Be the Sage

Quick Summary: Focus on asking questions to allow others to discover answers on their own.

Abstract:

As the CEO, the entire organization will look to you for answers.  You may be well-equipped to provide them.  However, to help the entire organization grow, focus on helping others find the answers for themselves so that their self-sufficiency grows.  Your goal should be to make yourself redundant by encouraging others to implement your vision with little direct involvement from you.

Taking a que from any of the Star Wars movies, Yoda might have said, “An all-knowing sage you do not have to be.”  However, acting like Yoda, with his profound comments, is far more effective than Luke Skywalker’s approach of taking action with his light saber.  As the CEO, every day you will be asked for your opinion or to make a decision on some highly important issues that can have a long-term impact on the company.  You will also be asked to make some trivial decisions such as the type of bottled water that should be stocked in the breakroom.  Some of these issues will require you to respond as the leader, while others will require you to respond as the manager of the organization.

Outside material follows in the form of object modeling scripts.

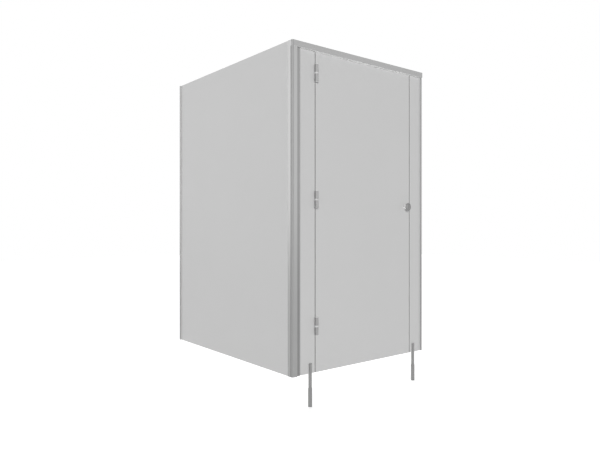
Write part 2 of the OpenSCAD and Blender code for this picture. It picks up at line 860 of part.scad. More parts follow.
// Sliding bolt, drawn back, with the upright slot that the lever's pin works in
module lock_bolt() {
    pin_x = -bolt_throw / 2;
    slot_w = crank_pin_r + yoke_clear;
    top = crank_r + slot_w + yoke_top;
    color("darkgray") translate([knob_x, bolt_y, lock_z]) difference() {
        union() {
            block([bolt_back, 0, -bolt_low], [bolt_web, bolt_t, top]);
            block([bolt_web - 1, 0, -nose_h / 2], [nose_x, bolt_t, nose_h / 2]);
        }
        block([bolt_back - 1, -1, -spindle_d / 2 - guide_clear],
            [spindle_d / 2 + 1, bolt_t + 1, spindle_d / 2 + guide_clear]);
        block([pin_x - slot_w, -1, bolt_throw / 2 - slot_w],
            [pin_x + slot_w, bolt_t + 1, crank_r + slot_w]);
    }
}

// Keep on the pilaster that the bolt's nose goes into, open towards the pilaster
module strike_keep() {
    in_z = nose_h / 2 + keep_clear;
    out_z = in_z + keep_wall;
    in_y = bolt_y + bolt_t + keep_clear;
    color("silver") difference() {
        union() {
            block([keep_x, panel_t, lock_z - out_z - keep_ear],
                [keep_x + keep_len, panel_t + plate_t, lock_z + out_z + keep_ear]);
            block([keep_x, panel_t, lock_z - out_z], [keep_x + keep_len, in_y + keep_wall, lock_z + out_z]);
        }
        block([keep_x - 1, panel_t - 1, lock_z - in_z],
            [keep_x + keep_len - keep_wall, in_y, lock_z + in_z]);
        at_keep_screws() pilot(plate_t + 1);
    }
}

module keep_screws() { color("slategray") at_keep_screws() pan_screw(keep_screw_len); }

// Legs --------------------------------------------------------------------------------------

// Upper rod: full round below the panel, half round in front of it
module leg_rod(x) {
    color("darkgray") difference() {
        translate([x, 0, floor_z + rod_end_z])
            cylinder(h = tongue_h + floor_gap - rod_end_z, r = rod_r, $fn = 96);
        block([x - rod_r - 1, 0, 0], [x + rod_r + 1, rod_r + 1, tongue_h + 1]);
        at_leg_screws() translate([0, 0, -leg_screw_len])
            cylinder(h = leg_screw_len, r = screw_d / 2 + snug);
    }
}

module at_set_screw(x) {
    translate([x, rod_r + running, sleeve_top - set_screw_drop]) to_y() children();
}

// Sleeve that telescopes on the rod
module leg_sleeve(x) {
    color("darkgray") difference() {
        translate([x, 0, floor_z + foot_flange_h])
            cylinder(h = sleeve_h - foot_flange_h, r = sleeve_d / 2, $fn = 96);
        translate([x, 0, floor_z]) cylinder(h = sleeve_h + 1, r = rod_r + running, $fn = 96);
        at_set_screw(x) translate([0, 0, -1]) cylinder(h = set_screw_len + 1, r = set_screw_d / 2 + snug);
    }
}

// Plug that closes the sleeve at the floor, with the hole for a floor anchor
module foot_plug(x) {
    edge = 1;
    color("dimgray") translate([x, 0, floor_z]) difference() {
        union() {
            cylinder(h = edge, r1 = sleeve_d / 2 - edge, r2 = sleeve_d / 2);
            translate([0, 0, edge]) cylinder(h = foot_flange_h - edge, r = sleeve_d / 2);
            cylinder(h = foot_flange_h + spigot_h, r = rod_r);
        }
        translate([0, 0, -1]) cylinder(h = foot_flange_h + spigot_h, r = anchor_d / 2);
    }
}

module set_screw(x) {
    color("slategray") at_set_screw(x) difference() {
        cylinder(h = set_screw_len, r = set_screw_d / 2);
        translate([0, 0, set_screw_len - 2]) cylinder(h = 3, r = 1.4, $fn = 6);
    }
}

module leg_screws() { color("slategray") at_leg_screws() flush_screw(leg_screw_len, screw_d); }

// Assembly ----------------------------------------------------------------------------------

from_wall() side_panel();
from_wall() left_pilaster();
from_wall() right_pilaster();
from_wall() door_leaf();
from_wall() corner_post();
from_wall() post_side_gasket();
from_wall() post_front_gasket();
from_wall() post_side_screws();
from_wall() post_front_screws();
from_wall() head_rail();
from_wall() rail_end_cap();
from_wall() rail_wall_bracket();
from_wall() rail_infill();
from_wall() rail_screws();
from_wall() rear_wall_channel();
from_wall() rear_channel_gaskets();
from_wall() rear_channel_screws();
from_wall() front_wall_channel();
from_wall() front_channel_gaskets();
from_wall() front_channel_screws();
from_wall() upper_stop_strip();
from_wall() lower_stop_strip();
from_wall() stop_seals();
from_wall() stop_screws();
from_wall() at_hinge(2) hinge_half(-1);  // top_hinge_frame_half
from_wall() at_hinge(1) hinge_half(-1);  // middle_hinge_frame_half
from_wall() at_hinge(0) hinge_half(-1);  // bottom_hinge_frame_half
from_wall() at_hinge(2) hinge_half(1);  // top_hinge_door_half
from_wall() at_hinge(1) hinge_half(1);  // middle_hinge_door_half
from_wall() at_hinge(0) hinge_half(1);  // bottom_hinge_door_half
from_wall() at_hinge(2) hinge_pin();  // top_hinge_pin
from_wall() at_hinge(1) hinge_pin();  // middle_hinge_pin
from_wall() at_hinge(0) hinge_pin();  // bottom_hinge_pin
from_wall() at_hinge(2) hinge_ring();  // top_hinge_ring
from_wall() at_hinge(1) hinge_ring();  // middle_hinge_ring
from_wall() at_hinge(0) hinge_ring();  // bottom_hinge_ring
from_wall() hinge_frame_screws();
from_wall() hinge_door_screws();
from_wall() knob_body();
from_wall() knob_face();
from_wall() knob_screws();
from_wall() indicator_disc();
from_wall() lock_spindle();
from_wall() drive_lever();
from_wall() thumb_turn();
from_wall() lock_base_plate();
from_wall() lock_case();
from_wall() lock_case_screws();
from_wall() lock_bolt();
from_wall() strike_keep();
from_wall() keep_screws();
from_wall() leg_rod(left_leg_x);  // left_leg_rod
from_wall() leg_rod(right_leg_x);  // right_leg_rod
from_wall() leg_sleeve(left_leg_x);  // left_leg_sleeve
from_wall() leg_sleeve(right_leg_x);  // right_leg_sleeve
from_wall() foot_plug(left_leg_x);  // left_foot_plug
from_wall() foot_plug(right_leg_x);  // right_foot_plug
from_wall() set_screw(left_leg_x);  // left_set_screw
from_wall() set_screw(right_leg_x);  // right_set_screw
from_wall() leg_screws();
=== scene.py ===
import json
import math

import bmesh
import bpy
from mathutils import Matrix, Vector

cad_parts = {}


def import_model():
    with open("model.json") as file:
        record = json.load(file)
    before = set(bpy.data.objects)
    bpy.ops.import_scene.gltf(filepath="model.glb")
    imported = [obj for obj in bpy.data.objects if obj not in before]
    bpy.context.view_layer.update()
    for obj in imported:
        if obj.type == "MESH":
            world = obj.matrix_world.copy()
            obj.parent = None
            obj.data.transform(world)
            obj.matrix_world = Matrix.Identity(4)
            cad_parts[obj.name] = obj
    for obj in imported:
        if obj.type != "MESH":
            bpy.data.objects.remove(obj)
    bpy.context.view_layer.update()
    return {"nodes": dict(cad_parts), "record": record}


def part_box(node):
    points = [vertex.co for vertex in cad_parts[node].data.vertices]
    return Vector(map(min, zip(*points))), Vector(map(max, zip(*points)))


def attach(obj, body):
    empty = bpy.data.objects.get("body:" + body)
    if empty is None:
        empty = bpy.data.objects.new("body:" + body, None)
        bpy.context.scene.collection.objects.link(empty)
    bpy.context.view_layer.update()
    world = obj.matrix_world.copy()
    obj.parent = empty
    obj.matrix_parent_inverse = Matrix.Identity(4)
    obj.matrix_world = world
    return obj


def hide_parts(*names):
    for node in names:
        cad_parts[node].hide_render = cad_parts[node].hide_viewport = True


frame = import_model()

MM = 0.001
X, Y, Z = range(3)
NODES = frame["nodes"]
BODY_OF = {n: b for b, ns in frame["record"]["behaviour"]["bodies"].items() for n in ns}
SLOT_OF = {s["node"]: s["material_slot"] for s in frame["record"]["subparts"]}


def centre(node):
    """The middle of a node's box."""
    low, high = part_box(node)
    return (low + high) / 2


# The cubicle's outer corner at the height of the panels' bottom edges: the outer face of the
# side panel and the outer face of the door. Sections are drawn from it in millimetres.
CORNER = Vector((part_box("side_panel")[0].x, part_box("door_leaf")[0].y, 0))
FLOOR_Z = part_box("left_foot_plug")[0].z
SPINDLE = centre("lock_spindle")
HINGES = ("top", "middle", "bottom")

# Sizes of the sections in millimetres, measured from that corner
WALL = 2                 # wall of every profile
SHEET = 13               # thickness of the laminate
SEAT = SHEET + 1.5       # back of the gasket behind a sheet
PROUD = -11              # front of the post and the rail
POST_FACE = 33           # edge of the post's raised face
POST_LIP = 57            # end of the post's lips along the front
POST_SIDE_LIP = 31       # end of its lips along the side
GROOVE = (3, 5)          # its shadow groove, along the side
SIDE_END = 1328          # wall face of the rear channel
FRONT_END = 1095         # wall face of the front channel
CHANNEL_LEG = 15         # depth of the wall channels
LOCK_EDGE = 978.5        # edge of the right pilaster beside the door
DISH_BACK = -27          # back of the knob's dish
EASE = 0.8               # eased edges of the sheets

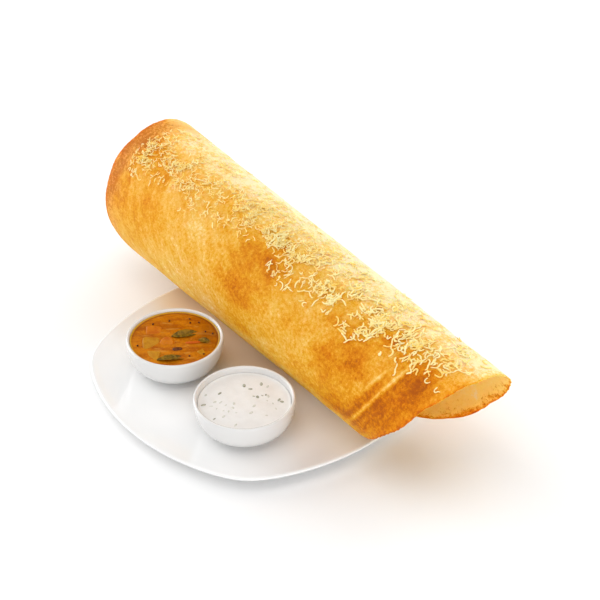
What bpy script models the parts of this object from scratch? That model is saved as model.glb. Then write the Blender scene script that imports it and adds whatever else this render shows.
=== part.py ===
"""Masala dosa served on its plate, with a bowl of sambar and a bowl of coconut chutney.

The crepe is one thin sheet rolled into a tapering, open-ended tube. It lies along X across the back of a
plate that has four bulging sides. The two bowls stand side by side in front of it, on the -Y side.
All lengths are in metres, +Z is up, and the plate's foot stands on z = 0.
"""

from math import pi, radians

import bpy
import numpy as np

MM = 0.001
GAP = 0.35 * MM  # clearance between pieces that touch

# Plate: four bulging sides, each an arc, meeting at soft corners.
PLATE_CORNER = 135.0 * MM  # centre to the sharp corner that the sides would meet at
PLATE_SIDE_RADIUS = 174.7 * MM  # radius of each side's arc
PLATE_CORNER_SHARPNESS = 44.0  # the higher, the tighter the corners
PLATE_TURN = radians(3.9)  # the sides are almost square to the roll
PLATE_WELL_Z = 8.0 * MM
PLATE_RIM_Z = 12.0 * MM
PLATE_RECESS_Z = 2.4 * MM  # underside inside the foot ring
FOOT_INNER = 74.0 * MM
FOOT_OUTER = 80.0 * MM
PLATE_STEPS = 56

# Bowls: two alike, low and round-bellied.
BOWL_RADIUS = 37.5 * MM
BOWL_HEIGHT = 27.0 * MM
BOWL_STEPS = 36
BOWL_ROW_Y = -50.6 * MM  # from the plate's centre
SAMBAR_X = -42.8 * MM
CHUTNEY_X = 48.8 * MM
SAMBAR_DROP = 2.6 * MM  # rim down to the sambar
CHUTNEY_DROP = 5.2 * MM  # rim down to the chutney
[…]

Being a sage is described as sharing your observations as a result of your experience and reflection.  It assumes that you have good judgement based on the particular set of circumstances surrounding the particular issue.  Of course, all of these attributes are highly desirable, and some of us naturally are more talented than others at balancing often-contradictory experiences.  As one example, it is easy to rely on experience and express it as, “We have always done it that way in the past.”  In many instances, past experience serves us well.  For example, we do not need a refresher course to see if the flames from a fire will still burn us.  The often-used saying of, “Education teaches one to spell experience,” is well known and called upon quite often; especially when a younger or less-experienced person questions a past practice.  However, with the fast pace of change that we are experiencing in virtually every facet of our lives, another phrase should be added to this age-old advice, resulting in the saying: “Education teaches one to spell experience, and wisdom is knowing when to ignore experience!”

As time goes on and the organization grows, your exposure as the CEO and your institutional knowledge will continue to grow.  More and more people will look to you for direction, advice, and counsel.  It is easy to begin to believe, however subtlety, that you have become THE all-knowing expert on everything.  Unfortunately, we see this all come to occurrence with Hollywood stars that feel free to comment on current events, politics, and social issues, thinking that their star-status, somehow, is transferable to every subject under the sun and into the heavens as well.  What is more disturbing is that many of their fans believe them, and the media amplifies their message when it suits their agenda.  Although this might seem to be an extraordinary or non-realistic example, the movie star – CEO analogy is quite close.

The best way to avoid falling into this trap is to focus on asking more questions instead of providing more answers.  Probably the best response to a question is to respond with, “What do you think,” and then listen.  Follow their response with “Why?” As popularized by Sakichi Toyoda, the Founder of the Toyota Motor Company, the “why” question should be asked successively five times.  By the fifth iteration, the root cause or answer to the issues usually becomes “obvious.”  Without ever suggesting a solution, you, the inquisitor, appear to be a genius!

Encouraging open discussions among a number of individuals in a non-threatening environment is also a crucial step in arriving at sage-like observations.   A critical element in this process is the involvement of individuals at the lowest levels involved in the issue.  As much as we like to think that managers are “on top” of the action of their organizations, the reality is that, with every step up in an organization, insight is left behind.  Virtually everyone one of us can sight examples in which, “Everyone knew except the boss.”

Although most of us are focused on clearly communicating our thoughts and desires to others in order to ensure that they understand us, we miss the most important point.  You need to understand them first!  Going full circle and thinking about what is behind the definition of a sage, it all begins with experience and reflection.  Those activities are characterized by watching and listening, not broadcasting.  There is a reason that Yoda was a person of few words and usually spoke last.  Perhaps Yoda would have said, “Last to speak usually am I.”